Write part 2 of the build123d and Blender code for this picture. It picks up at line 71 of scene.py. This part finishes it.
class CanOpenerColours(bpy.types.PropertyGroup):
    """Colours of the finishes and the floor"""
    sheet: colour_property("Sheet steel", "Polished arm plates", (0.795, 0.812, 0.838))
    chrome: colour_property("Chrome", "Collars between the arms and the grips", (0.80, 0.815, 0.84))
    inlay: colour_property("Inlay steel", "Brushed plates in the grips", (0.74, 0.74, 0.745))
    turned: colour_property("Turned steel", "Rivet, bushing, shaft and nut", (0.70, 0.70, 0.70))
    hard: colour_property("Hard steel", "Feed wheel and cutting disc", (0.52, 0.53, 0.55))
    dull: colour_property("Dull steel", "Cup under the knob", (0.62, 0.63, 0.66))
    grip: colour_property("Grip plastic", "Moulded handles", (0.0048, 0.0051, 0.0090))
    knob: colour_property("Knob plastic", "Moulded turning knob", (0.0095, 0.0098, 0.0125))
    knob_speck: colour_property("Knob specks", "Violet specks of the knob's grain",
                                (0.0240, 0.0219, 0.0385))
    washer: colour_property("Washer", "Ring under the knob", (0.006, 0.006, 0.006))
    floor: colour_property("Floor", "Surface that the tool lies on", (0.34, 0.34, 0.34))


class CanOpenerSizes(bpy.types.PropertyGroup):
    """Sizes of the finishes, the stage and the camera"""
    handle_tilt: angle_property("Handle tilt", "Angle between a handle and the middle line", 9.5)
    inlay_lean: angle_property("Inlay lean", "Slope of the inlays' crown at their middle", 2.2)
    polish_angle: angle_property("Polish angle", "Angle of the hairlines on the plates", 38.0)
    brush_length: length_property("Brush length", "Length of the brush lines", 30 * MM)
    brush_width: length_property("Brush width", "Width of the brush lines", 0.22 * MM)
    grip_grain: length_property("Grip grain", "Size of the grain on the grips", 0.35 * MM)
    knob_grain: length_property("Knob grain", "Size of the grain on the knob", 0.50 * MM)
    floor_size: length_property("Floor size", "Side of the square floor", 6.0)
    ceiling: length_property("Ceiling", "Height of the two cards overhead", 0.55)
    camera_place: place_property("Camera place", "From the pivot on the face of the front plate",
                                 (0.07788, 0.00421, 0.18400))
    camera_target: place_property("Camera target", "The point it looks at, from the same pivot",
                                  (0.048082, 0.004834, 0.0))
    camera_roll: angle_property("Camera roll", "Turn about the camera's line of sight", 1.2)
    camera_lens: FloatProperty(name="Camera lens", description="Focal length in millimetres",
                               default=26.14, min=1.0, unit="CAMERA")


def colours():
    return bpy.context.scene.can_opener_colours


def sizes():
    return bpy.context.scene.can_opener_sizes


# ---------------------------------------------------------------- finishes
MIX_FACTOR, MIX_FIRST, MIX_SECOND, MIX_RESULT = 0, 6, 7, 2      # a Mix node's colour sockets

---

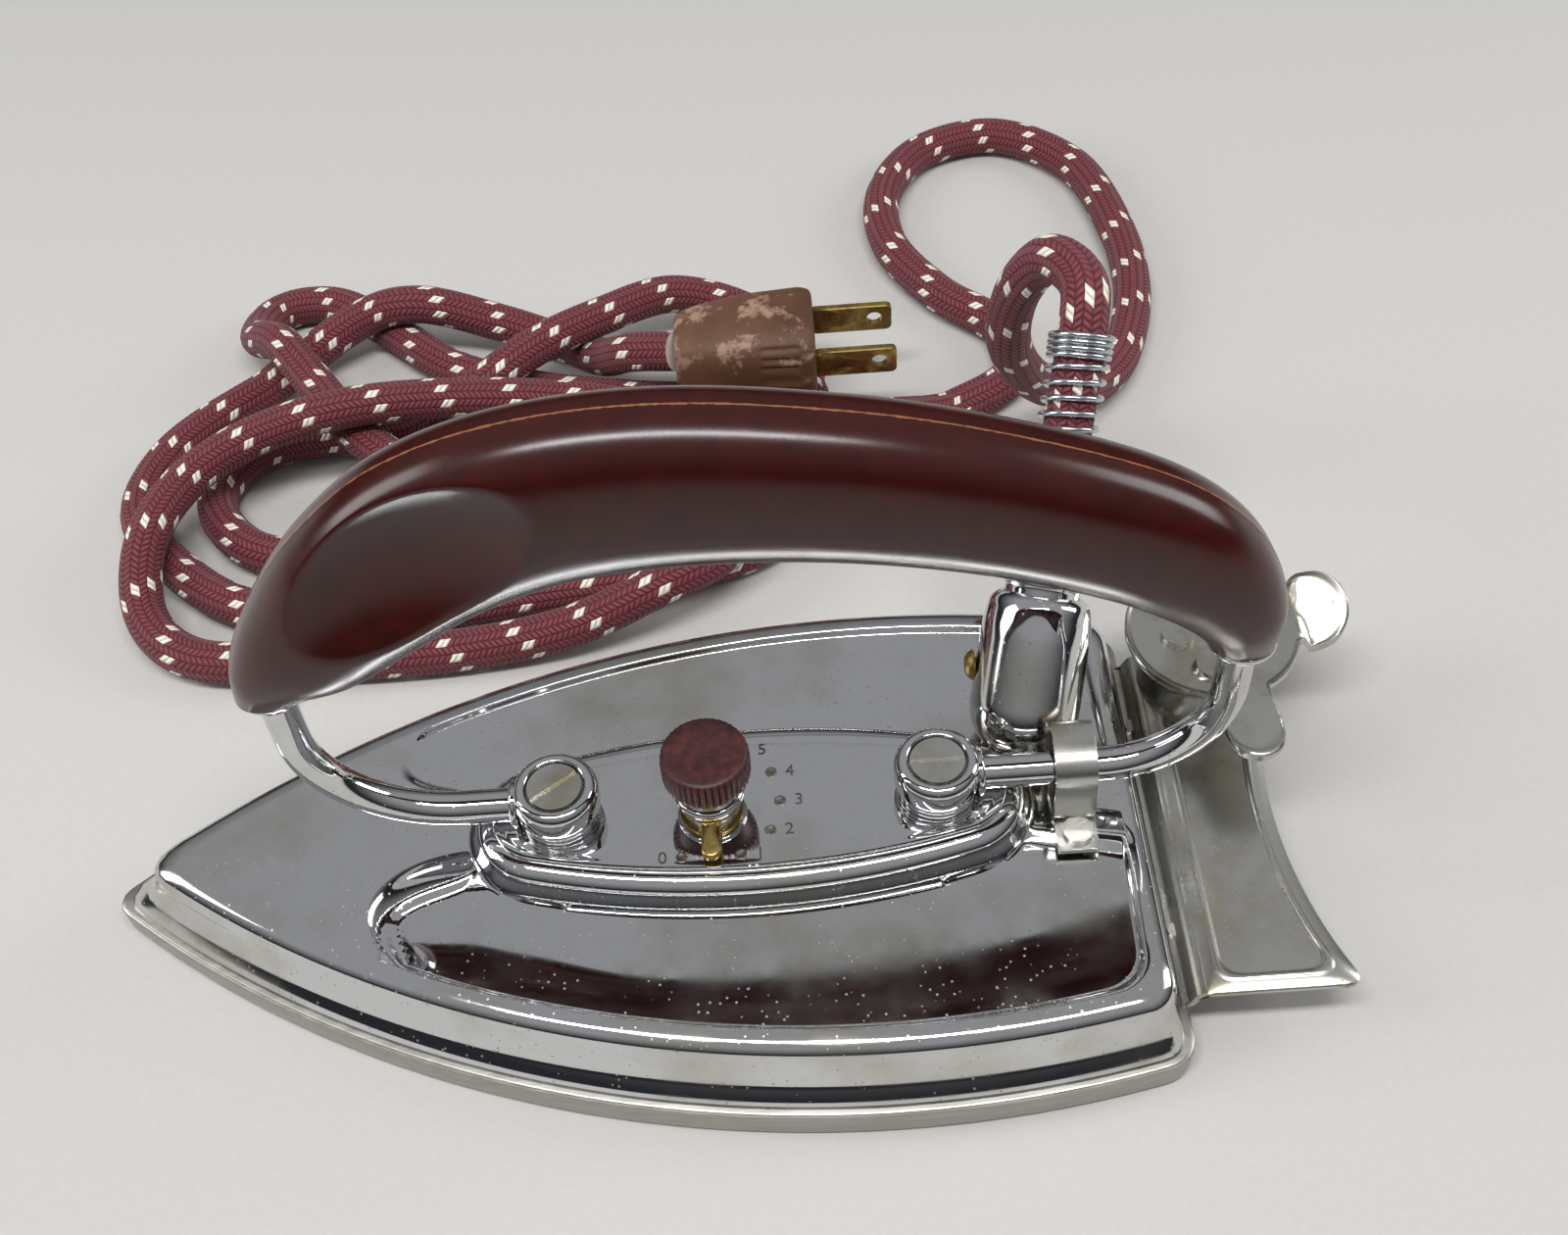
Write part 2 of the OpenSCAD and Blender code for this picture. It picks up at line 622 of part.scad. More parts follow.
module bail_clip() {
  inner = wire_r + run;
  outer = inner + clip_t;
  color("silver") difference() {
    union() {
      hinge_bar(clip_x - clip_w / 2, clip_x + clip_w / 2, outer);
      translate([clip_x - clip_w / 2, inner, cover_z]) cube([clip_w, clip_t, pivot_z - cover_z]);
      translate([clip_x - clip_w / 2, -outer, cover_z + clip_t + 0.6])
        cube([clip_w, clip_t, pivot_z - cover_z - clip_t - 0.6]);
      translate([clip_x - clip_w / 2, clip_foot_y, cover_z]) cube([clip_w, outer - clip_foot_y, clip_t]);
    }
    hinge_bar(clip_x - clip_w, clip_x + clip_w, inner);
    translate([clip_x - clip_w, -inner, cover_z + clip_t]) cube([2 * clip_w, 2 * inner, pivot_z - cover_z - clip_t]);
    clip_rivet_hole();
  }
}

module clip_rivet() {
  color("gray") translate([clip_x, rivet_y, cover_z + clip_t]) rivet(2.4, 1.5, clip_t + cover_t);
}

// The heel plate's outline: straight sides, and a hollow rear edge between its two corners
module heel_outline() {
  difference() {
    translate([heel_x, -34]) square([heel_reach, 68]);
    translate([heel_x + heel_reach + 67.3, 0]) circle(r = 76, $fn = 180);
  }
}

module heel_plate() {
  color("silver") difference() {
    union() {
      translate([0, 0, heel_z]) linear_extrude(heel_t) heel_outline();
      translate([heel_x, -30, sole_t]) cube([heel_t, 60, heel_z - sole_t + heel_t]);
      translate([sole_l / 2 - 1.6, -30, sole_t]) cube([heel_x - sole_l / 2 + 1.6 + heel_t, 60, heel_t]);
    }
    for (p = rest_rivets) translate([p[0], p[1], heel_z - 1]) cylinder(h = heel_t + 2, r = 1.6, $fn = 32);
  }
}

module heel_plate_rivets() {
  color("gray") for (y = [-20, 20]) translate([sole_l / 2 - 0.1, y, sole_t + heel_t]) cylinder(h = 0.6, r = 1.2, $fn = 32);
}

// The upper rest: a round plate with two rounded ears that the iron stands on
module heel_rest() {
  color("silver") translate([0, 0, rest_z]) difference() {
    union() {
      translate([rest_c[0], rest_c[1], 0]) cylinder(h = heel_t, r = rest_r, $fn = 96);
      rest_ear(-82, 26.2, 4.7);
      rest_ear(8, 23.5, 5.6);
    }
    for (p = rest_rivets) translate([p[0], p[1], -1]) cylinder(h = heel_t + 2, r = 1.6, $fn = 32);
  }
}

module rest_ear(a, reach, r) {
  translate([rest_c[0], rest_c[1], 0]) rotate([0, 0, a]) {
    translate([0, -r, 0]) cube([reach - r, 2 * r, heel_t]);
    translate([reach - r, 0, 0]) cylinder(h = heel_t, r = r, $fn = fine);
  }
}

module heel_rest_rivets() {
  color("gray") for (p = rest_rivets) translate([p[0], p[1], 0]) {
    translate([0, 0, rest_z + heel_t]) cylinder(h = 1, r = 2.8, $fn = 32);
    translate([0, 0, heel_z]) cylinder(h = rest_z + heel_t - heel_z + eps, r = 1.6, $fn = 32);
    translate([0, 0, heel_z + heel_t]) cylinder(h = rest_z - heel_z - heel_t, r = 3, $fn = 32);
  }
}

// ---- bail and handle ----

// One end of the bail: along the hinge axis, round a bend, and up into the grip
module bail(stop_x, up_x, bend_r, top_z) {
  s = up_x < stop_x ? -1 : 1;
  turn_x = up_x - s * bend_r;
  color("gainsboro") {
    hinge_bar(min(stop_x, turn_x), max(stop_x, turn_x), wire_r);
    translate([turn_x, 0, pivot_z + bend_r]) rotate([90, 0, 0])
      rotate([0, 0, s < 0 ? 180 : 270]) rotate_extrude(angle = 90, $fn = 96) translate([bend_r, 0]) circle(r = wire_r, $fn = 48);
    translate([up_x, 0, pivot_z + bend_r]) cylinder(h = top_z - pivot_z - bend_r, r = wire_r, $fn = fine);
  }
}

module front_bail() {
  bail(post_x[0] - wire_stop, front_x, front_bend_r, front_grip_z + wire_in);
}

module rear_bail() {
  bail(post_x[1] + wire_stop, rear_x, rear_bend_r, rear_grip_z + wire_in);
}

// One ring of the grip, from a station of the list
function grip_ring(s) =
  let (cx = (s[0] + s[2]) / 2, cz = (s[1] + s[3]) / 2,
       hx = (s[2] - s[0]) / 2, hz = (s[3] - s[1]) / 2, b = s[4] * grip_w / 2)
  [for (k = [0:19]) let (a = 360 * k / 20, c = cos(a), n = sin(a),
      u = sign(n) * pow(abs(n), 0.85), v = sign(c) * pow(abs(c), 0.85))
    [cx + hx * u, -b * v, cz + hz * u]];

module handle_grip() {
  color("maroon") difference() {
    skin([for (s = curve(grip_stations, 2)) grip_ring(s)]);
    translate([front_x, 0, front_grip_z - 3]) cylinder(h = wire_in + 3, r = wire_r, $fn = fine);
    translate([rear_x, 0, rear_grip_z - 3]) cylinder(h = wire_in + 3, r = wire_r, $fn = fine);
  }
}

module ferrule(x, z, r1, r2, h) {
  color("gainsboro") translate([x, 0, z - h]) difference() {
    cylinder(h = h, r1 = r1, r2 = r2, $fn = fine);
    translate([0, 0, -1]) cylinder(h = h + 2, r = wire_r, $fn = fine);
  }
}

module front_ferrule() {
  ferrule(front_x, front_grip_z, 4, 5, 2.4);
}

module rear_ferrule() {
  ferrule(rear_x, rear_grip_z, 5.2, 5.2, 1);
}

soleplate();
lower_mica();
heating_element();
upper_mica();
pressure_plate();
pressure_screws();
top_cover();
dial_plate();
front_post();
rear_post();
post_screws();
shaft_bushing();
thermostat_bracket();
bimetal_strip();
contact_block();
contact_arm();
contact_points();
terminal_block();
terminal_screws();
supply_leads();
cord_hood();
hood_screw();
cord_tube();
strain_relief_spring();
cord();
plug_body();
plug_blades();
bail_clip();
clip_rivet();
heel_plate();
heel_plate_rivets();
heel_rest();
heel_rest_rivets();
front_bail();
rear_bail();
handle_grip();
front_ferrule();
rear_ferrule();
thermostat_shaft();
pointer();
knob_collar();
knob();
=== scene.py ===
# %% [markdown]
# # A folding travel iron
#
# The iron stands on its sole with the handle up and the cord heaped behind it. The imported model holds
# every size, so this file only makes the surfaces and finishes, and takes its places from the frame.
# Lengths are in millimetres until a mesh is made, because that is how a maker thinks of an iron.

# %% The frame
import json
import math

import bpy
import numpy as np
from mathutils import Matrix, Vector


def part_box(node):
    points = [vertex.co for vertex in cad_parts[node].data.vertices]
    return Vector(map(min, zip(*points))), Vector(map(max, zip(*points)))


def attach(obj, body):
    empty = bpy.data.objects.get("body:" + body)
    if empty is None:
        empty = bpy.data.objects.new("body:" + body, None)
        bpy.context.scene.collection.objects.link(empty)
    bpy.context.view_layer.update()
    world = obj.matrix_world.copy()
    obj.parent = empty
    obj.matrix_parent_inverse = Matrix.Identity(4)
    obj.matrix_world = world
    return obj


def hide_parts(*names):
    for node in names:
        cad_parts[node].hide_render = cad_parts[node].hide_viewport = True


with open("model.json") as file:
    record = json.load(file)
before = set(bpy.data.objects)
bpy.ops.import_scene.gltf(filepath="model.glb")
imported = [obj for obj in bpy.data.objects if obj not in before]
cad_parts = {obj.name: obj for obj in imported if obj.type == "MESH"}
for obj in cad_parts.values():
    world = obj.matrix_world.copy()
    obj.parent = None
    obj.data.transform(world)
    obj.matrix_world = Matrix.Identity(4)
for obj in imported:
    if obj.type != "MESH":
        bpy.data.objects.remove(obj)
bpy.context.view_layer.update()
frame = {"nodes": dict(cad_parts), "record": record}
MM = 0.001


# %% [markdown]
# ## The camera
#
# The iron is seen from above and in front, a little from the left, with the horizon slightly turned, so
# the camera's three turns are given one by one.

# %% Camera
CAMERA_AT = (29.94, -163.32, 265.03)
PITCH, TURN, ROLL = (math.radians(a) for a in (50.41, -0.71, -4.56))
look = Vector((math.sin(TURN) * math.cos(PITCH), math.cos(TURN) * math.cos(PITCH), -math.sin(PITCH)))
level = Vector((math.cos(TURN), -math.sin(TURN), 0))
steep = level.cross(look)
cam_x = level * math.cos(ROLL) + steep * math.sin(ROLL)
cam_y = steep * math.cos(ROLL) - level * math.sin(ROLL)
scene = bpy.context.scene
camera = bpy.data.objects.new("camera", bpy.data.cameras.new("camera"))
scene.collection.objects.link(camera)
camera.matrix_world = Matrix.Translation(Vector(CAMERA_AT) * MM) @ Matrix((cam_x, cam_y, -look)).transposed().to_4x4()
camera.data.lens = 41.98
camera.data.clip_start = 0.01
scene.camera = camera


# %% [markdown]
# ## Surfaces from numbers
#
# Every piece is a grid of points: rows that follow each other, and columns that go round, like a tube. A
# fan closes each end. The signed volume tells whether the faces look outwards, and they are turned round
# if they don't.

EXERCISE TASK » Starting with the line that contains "soleplate();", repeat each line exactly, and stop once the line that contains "zip(*points))), Vector(map(max, zip(*points)))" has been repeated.

EXERCISE SOLUTION »
soleplate();
lower_mica();
heating_element();
upper_mica();
pressure_plate();
pressure_screws();
top_cover();
dial_plate();
front_post();
rear_post();
post_screws();
shaft_bushing();
thermostat_bracket();
bimetal_strip();
contact_block();
contact_arm();
contact_points();
terminal_block();
terminal_screws();
supply_leads();
cord_hood();
hood_screw();
cord_tube();
strain_relief_spring();
cord();
plug_body();
plug_blades();
bail_clip();
clip_rivet();
heel_plate();
heel_plate_rivets();
heel_rest();
heel_rest_rivets();
front_bail();
rear_bail();
handle_grip();
front_ferrule();
rear_ferrule();
thermostat_shaft();
pointer();
knob_collar();
knob();
=== scene.py ===
# %% [markdown]
# # A folding travel iron
#
# The iron stands on its sole with the handle up and the cord heaped behind it. The imported model holds
# every size, so this file only makes the surfaces and finishes, and takes its places from the frame.
# Lengths are in millimetres until a mesh is made, because that is how a maker thinks of an iron.

# %% The frame
import json
import math

import bpy
import numpy as np
from mathutils import Matrix, Vector


def part_box(node):
    points = [vertex.co for vertex in cad_parts[node].data.vertices]
    return Vector(map(min, zip(*points))), Vector(map(max, zip(*points)))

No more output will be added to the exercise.